Man kann es als Scherz eines überdies rechtschreibschwachen Druckers auffassen, wenn "canaries" sich in der Übersetzung in "Kanaillienvögel" verwandeln. Anders aber ist es, wenn aus dem Vergleich "like a searchlight", ein zwar elegantes, aber der Schlichtheit dieser Wendung absolut nicht entsprechendes "in Suchscheinwerferart" wird. Geradezu rätselhaft ist die Übersetzung von "sheet of time" als "Weiße der Zeit", und wirklich obskur wird es, wenn die "wedding-cake drawbridge" nur als "verschnörkelte Zugbrücke" den Weg ins Deutsche schafft. Hässlich schließlich der völlige Fehlgriff im Register: Ein lapidares "Only I say" liest sich auf der gegenüberliegenden Seite als raunendes "Wisse". Wenn dann "rock" im selben Gedicht einmal mit "Gestein", einmal mit dem unmöglichen "Gefels" übersetzt wird, überlegt man ernsthaft, ob so etwas nicht strafbar sein sollte. Dagegen fällt die Ignoranz, die vorherrscht wenn "excellent" in völliger Verkennung Ästhetischer Theorie (Ashbery kennt die sehr gut!) mit "Erhaben" wiedergegeben wird, kaum mehr ins Gewicht. Von der Art, wie die meisten Übersetzer hier mit Rhythmus umgehen, sprechen wir lieber nicht. Auch nicht von Konjunktivverrenkungen oder anderen grammatikalischen Katastrophen.

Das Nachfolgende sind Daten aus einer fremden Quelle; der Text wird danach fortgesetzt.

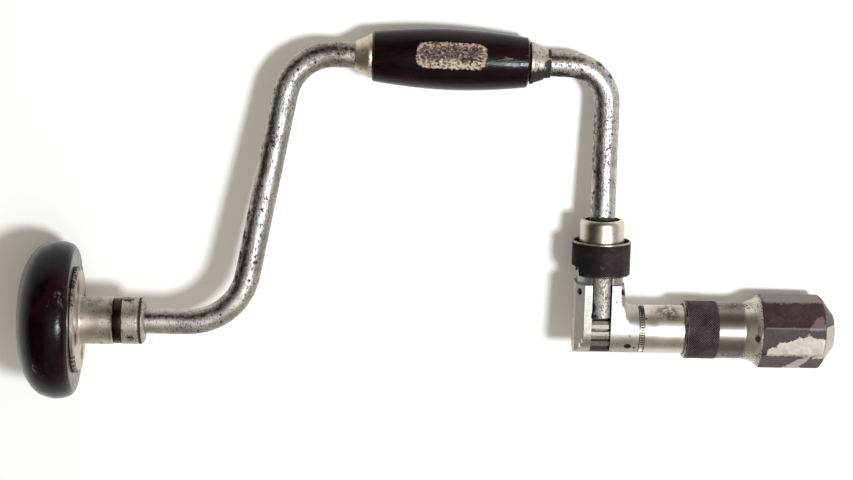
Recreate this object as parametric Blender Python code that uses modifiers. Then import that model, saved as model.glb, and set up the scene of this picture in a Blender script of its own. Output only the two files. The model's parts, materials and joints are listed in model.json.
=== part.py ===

Eine Ausnahme lässt sich leider nicht hervorheben, ja, eine ausgeprägte Übersetzerstimme wird gar nicht hörbar, da der Raum zu knapp bemessen ist, als das einer der Übersetzer seine Ashbery-Lesart wirklich entfalten könnte. Eine einheitliche Übersetzung, sei sie auch mittelmäßig, wäre da allemal von Vorteil gewesen. So bleibt es dem Leser überlassen, zum Wörterbuch zu greifen und seinen Ashbery auf den Seiten mit den geraden Ziffern zu entdecken. Es lohnt sich.